Image source: Getty Images

A big savings account balance isn’t a good thing for two key reasons.

Key points

  • I have several different savings accounts open to help me accomplish financial goals.
  • I don’t keep more money in savings than what’s necessary.
  • I prefer to invest in assets that provide higher returns than a savings account would.

I have several different savings accounts that I use to put money aside for specific financial goals. For example, I use these accounts to save for emergencies or to save money to pay for vacations and home improvements in cash.

But I am very careful with how much money I invest in these savings accounts and I make sure not to put in more than is necessary to accomplish the short-term financial goals I’ve set for myself. Here’s why.
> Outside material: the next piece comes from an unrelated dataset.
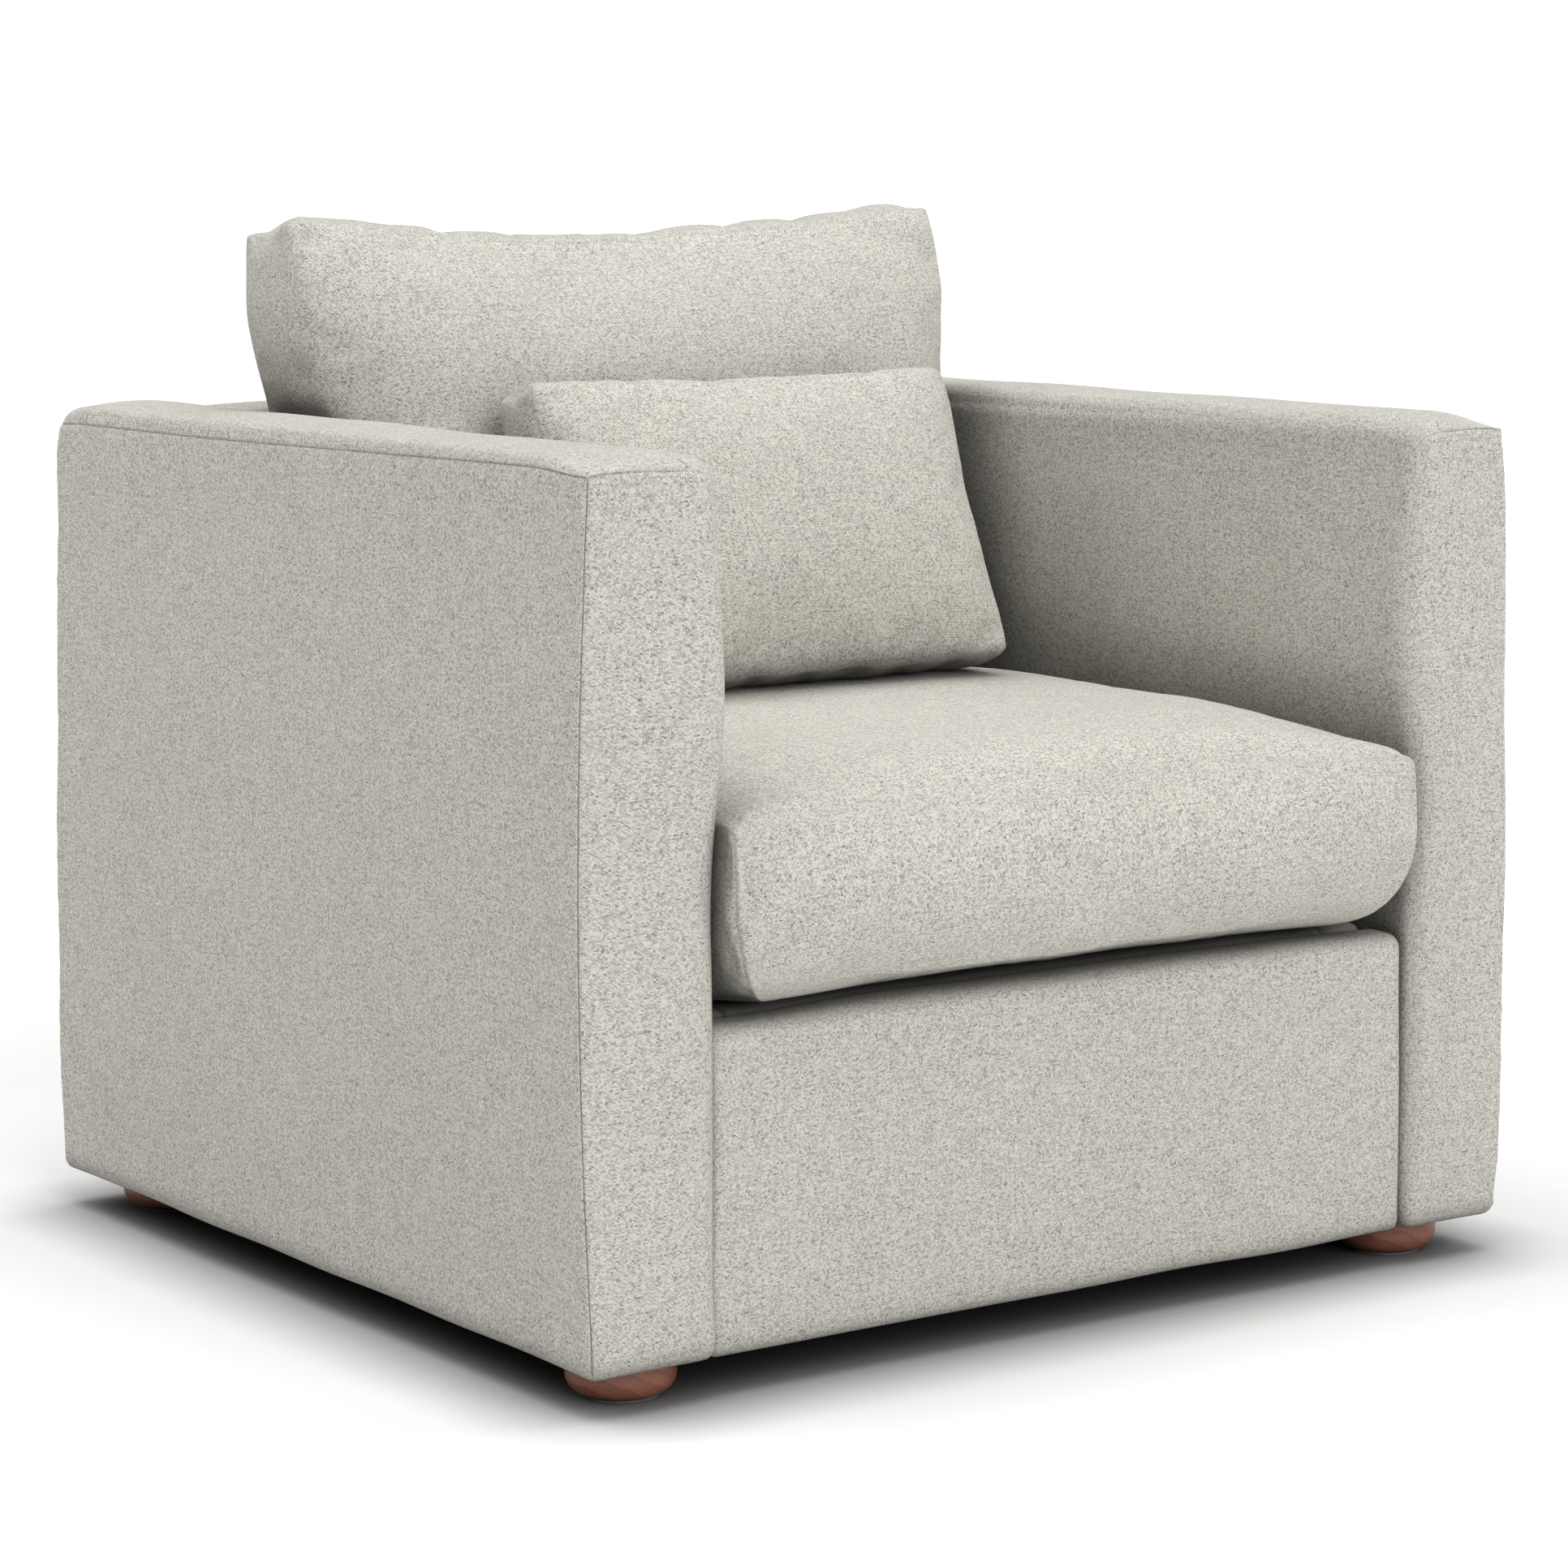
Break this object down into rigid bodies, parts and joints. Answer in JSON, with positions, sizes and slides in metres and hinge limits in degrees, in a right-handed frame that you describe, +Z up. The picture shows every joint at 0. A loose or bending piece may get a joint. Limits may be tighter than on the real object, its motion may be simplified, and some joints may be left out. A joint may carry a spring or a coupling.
{
  "type": "upholstered armchair",
  "caption": "Square upholstered armchair with arms and back of one height, a loose seat cushion, a loose back cushion, a lumbar pillow and low bun feet.",
  "frame": {"origin": "on the floor under the middle of the chair's bounding box", "axes": "+Z up, -Y towards the chair's front, +X towards the right arm as seen from the front"},
  "size_m": [0.9398, 0.942, 0.897],
  "materials": {
    "upholstery": "heathered chenille weave",
    "foot_wood": "satin red-brown stain",
    "frame_wood": "sawn plywood and hardwood",
    "filling": "foam and fibre filling",
    "glide_felt": "pressed felt",
    "webbing": "woven webbing",
    "dust_cloth": "thin non-woven cloth",
    "deck_cloth": "plain deck cloth",
    "zip_cloth": "woven tape with a nylon coil",
    "zip_metal": "dull nickel",
    "spring_steel": "oiled steel"
  },
  "bodies": {
    "chair_body": {"arm_cover_left": "upholstery", "arm_cover_right": "upholstery", "arm_front_post_left": "frame_wood", "arm_front_post_right": "frame_wood", "arm_pad_left": "filling", "arm_pad_right": "filling", "arm_rear_post_left": "frame_wood", "arm_rear_post_right": "frame_wood", "arm_side_panel_left": "upholstery", "arm_side_panel_right": "upholstery", "arm_tack_rail_left": "frame_wood", "arm_tack_rail_right": "frame_wood", "arm_top_rail_left": "frame_wood", "arm_top_rail_right": "frame_wood", "back_centre_slat": "frame_wood", "back_inner_cover": "upholstery", "back_lower_rail": "frame_wood", "back_outer_panel": "upholstery", "back_pad": "filling", "back_top_rail": "frame_wood", "back_webbing_straps": "webbing", "base_back_rail": "frame_wood", "base_front_rail": "frame_wood", "base_side_rail_left": "frame_wood", "base_side_rail_right": "frame_wood", "corner_block_screws": "spring_steel", "corner_blocks": "frame_wood", "dust_cover": "dust_cloth", "foot_front_left": "foot_wood", "foot_front_right": "foot_wood", "foot_glides": "glide_felt", "foot_hanger_bolts": "spring_steel", "foot_rear_left": "foot_wood", "foot_rear_right": "foot_wood", "foot_t_nuts": "spring_steel", "front_rail_cover": "upholstery", "front_rail_pad": "filling", "seat_deck_cloth": "deck_cloth", "seat_deck_pad": "filling", "seat_spring_1": "spring_steel", "seat_spring_2": "spring_steel", "seat_spring_3": "spring_steel", "seat_spring_4": "spring_steel", "seat_spring_5": "spring_steel", "seat_spring_rail": "frame_wood", "spring_clips": "spring_steel", "spring_felt": "glide_felt", "spring_tie_wires": "spring_steel"},
    "seat_cushion": {"seat_cushion_core": "filling", "seat_cushion_cover": "upholstery", "seat_zip_tape": "zip_cloth"},
    "seat_zip_slider": {"seat_zip_slider": "zip_metal"},
    "back_cushion": {"back_cushion_fill": "filling", "back_cushion_cover": "upholstery", "back_zip_tape": "zip_cloth"},
    "back_zip_slider": {"back_zip_slider": "zip_metal"},
    "lumbar_pillow": {"lumbar_pillow_fill": "filling", "lumbar_pillow_cover": "upholstery"}
  },
  "joints": [
    {"name": "seat_cushion_slide", "type": "slide", "parent": "chair_body", "child": "seat_cushion", "axis": [0, -1, 0], "range_m": [0, 0.3]},
    {"name": "back_cushion_lift", "type": "slide", "parent": "chair_body", "child": "back_cushion", "axis": [0, 0.165, 0.9863], "range_m": [0, 0.4]},
    {"name": "lumbar_pillow_lift", "type": "slide", "parent": "back_cushion", "child": "lumbar_pillow", "axis": [0, -0.9397, 0.342], "range_m": [0, 0.3]},
    {"name": "seat_zip_run", "type": "slide", "parent": "seat_cushion", "child": "seat_zip_slider", "axis": [1, 0, 0], "range_m": [0, 0.53]},
    {"name": "back_zip_run", "type": "slide", "parent": "back_cushion", "child": "back_zip_slider", "axis": [1, 0, 0], "range_m": [0, 0.53]}
  ]
}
Savings accounts don’t provide a very good ROI

One big reason why I don’t invest more than necessary in savings accounts is because even high-yield accounts pay a pretty small amount of interest.

It’s rare these days to find an account that offers an annual percentage yield of even 1%. That means the interest you earn on those funds is negligible even if you have a large amount of money saved.
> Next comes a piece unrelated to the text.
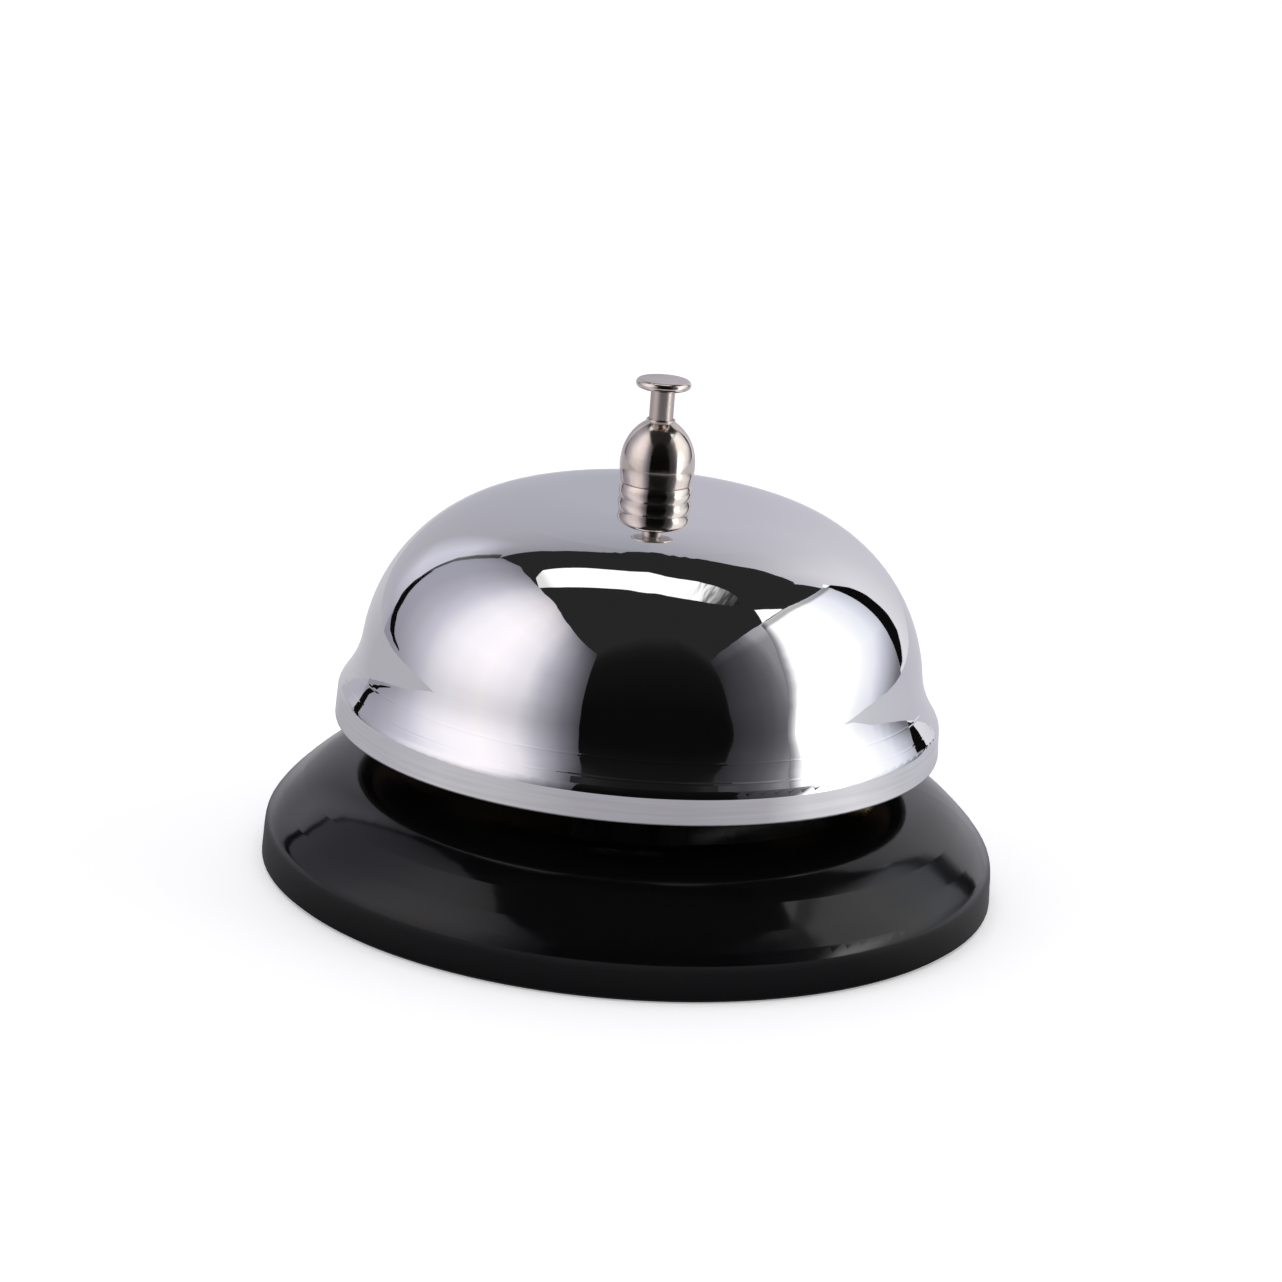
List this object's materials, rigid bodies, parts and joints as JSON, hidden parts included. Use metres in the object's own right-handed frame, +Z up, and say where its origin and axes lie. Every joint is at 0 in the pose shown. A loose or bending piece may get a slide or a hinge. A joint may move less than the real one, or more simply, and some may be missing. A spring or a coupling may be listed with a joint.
{
  "type": "service bell",
  "caption": "Counter service bell: polished dome on a glossy black flared base, rung by pressing a plunger that rocks a hammer inside.",
  "frame": {"origin": "centre of the rubber foot ring's resting plane, on the bell's axis", "axes": "+Z up along the bell's axis towards the push button; +X is the way the hammer points; the frame's legs stand at +Y and -Y"},
  "size_m": [0.085, 0.085, 0.0584],
  "materials": {
    "black_paint": "gloss black stoved enamel",
    "bell_chrome": "bright chrome plate",
    "nickel": "bright nickel plate",
    "zinc_steel": "zinc-plated steel",
    "spring_steel": "drawn spring wire",
    "brass": "turned brass",
    "black_rubber": "matt moulded rubber",
    "grey_felt": "pressed felt"
  },
  "bodies": {
    "base": {"foot_ring": "black_rubber", "base_shell": "black_paint", "frame_rivets": "zinc_steel", "bell_frame": "zinc_steel", "center_post": "zinc_steel", "pivot_pin": "zinc_steel", "pin_clip": "spring_steel", "pivot_spacers": "brass", "rest_pad": "grey_felt", "seat_nut": "zinc_steel", "seat_washer": "zinc_steel", "dome_gasket": "black_rubber", "bell_dome": "bell_chrome", "nut_washer": "nickel", "cap_nut": "nickel", "spring_seat": "zinc_steel", "return_spring": "spring_steel"},
    "plunger": {"push_button": "nickel", "plunger_stem": "nickel", "stem_collar": "zinc_steel"},
    "hammer": {"hammer_lever": "zinc_steel", "hammer_head": "brass"}
  },
  "joints": [
    {"name": "button_press", "type": "slide", "parent": "base", "child": "plunger", "axis": [0, 0, -1], "range_m": [0, 0.003], "stiffness_N_per_m": 300, "springref_m": -0.003, "deforming": ["return_spring"]},
    {"name": "hammer_swing", "type": "hinge", "parent": "base", "child": "hammer", "pos_m": [0.0042, 0, 0.0245], "axis": [0, -1, 0], "range_deg": [0, 40.2]}
  ],
  "couplings": [
    {"joint": "hammer_swing", "follows": "button_press", "rad_per_m": 233.8}
  ]
}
It’s possible to earn a much higher rate of return with other investments that are relatively safe, such as an exchange-traded fund that tracks the performance of the S&P 500. That’s a financial index made up of 500 very large U.S. companies that has, over many decades, produced average annual returns of around 10%.

I know that I need to accept a lower ROI by putting some money into savings accounts because there are times when it doesn’t make sense to invest. If I’ll need the money within a year or two, for example, I don’t want to put it in the stock market because there’s a chance there will be a downturn right when I need the cash. In this case, I might be forced to sell at a loss if I hadn’t had much time to make a profit and don’t have time to wait out the downturn.

But I don’t want to limit my returns on investment any more than is necessary. So, I’ve figured out how much to save for emergencies, since I need to be able to access that money immediately if something goes wrong — without worrying about my investments …….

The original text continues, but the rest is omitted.